Problem to solve
The listing below contains a span that opens with the line containing "for terminal in" and closes with the line containing "# What follows". Return that span exactly.

Recorded data
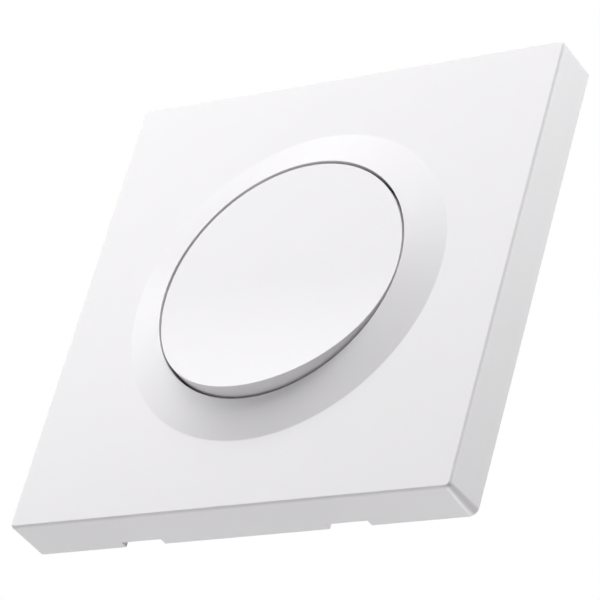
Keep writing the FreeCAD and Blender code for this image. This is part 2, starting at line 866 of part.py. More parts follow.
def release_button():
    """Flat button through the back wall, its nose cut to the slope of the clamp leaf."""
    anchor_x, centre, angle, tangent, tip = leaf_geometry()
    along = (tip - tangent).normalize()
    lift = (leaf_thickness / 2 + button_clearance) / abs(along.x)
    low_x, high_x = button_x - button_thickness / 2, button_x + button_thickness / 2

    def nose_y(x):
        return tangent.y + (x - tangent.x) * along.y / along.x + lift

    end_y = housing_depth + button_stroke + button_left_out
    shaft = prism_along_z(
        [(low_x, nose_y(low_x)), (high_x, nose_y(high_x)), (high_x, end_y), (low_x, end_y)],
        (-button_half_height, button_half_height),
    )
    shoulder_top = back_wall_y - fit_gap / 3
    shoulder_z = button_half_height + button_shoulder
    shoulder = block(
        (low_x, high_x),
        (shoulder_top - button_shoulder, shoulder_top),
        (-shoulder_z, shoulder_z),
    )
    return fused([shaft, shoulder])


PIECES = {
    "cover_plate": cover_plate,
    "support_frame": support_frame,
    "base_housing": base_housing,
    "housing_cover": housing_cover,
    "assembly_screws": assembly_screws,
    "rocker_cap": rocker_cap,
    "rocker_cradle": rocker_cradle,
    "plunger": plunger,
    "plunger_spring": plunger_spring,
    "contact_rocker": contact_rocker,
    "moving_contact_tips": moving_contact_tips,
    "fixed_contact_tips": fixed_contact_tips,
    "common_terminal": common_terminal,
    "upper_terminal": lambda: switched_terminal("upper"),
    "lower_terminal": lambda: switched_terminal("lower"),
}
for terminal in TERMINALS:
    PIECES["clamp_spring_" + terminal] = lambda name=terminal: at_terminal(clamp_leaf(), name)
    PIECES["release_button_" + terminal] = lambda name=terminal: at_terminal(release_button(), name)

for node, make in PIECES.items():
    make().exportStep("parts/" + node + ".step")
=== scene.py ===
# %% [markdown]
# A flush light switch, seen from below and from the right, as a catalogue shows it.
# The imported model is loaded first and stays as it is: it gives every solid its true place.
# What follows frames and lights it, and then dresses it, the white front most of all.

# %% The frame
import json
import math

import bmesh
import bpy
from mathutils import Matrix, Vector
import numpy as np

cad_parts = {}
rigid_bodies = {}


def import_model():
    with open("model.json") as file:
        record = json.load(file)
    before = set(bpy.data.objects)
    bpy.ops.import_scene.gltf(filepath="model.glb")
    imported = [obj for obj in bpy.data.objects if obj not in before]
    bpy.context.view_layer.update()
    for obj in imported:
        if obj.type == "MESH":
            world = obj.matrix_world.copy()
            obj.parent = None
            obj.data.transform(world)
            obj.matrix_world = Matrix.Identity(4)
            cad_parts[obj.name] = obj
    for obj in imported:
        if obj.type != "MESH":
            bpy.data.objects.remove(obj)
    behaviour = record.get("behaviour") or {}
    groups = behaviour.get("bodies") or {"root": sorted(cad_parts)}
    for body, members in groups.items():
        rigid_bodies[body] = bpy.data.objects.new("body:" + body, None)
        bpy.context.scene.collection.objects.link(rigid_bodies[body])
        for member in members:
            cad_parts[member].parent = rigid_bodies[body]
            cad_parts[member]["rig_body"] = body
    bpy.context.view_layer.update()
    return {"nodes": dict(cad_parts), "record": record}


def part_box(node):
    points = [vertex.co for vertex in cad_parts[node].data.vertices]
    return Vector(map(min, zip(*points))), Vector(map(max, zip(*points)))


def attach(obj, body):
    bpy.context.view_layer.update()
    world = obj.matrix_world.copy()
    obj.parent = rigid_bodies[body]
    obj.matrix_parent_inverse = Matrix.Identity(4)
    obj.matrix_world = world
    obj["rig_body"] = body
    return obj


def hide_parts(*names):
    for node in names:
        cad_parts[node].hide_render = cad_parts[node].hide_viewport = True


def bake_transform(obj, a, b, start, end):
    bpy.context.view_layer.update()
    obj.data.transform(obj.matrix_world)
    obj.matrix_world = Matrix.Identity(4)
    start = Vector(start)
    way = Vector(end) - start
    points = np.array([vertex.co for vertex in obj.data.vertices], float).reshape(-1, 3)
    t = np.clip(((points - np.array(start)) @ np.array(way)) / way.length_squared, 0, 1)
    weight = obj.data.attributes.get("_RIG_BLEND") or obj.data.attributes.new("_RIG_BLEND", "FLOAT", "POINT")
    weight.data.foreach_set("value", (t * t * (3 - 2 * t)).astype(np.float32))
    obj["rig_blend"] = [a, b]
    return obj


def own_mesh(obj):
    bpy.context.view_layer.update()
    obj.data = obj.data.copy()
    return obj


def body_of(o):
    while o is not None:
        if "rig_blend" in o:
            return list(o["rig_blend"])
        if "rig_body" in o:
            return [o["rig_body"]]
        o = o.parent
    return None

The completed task
for terminal in TERMINALS:
    PIECES["clamp_spring_" + terminal] = lambda name=terminal: at_terminal(clamp_leaf(), name)
    PIECES["release_button_" + terminal] = lambda name=terminal: at_terminal(release_button(), name)

for node, make in PIECES.items():
    make().exportStep("parts/" + node + ".step")
=== scene.py ===
# %% [markdown]
# A flush light switch, seen from below and from the right, as a catalogue shows it.
# The imported model is loaded first and stays as it is: it gives every solid its true place.
# What follows frames and lights it, and then dresses it, the white front most of all.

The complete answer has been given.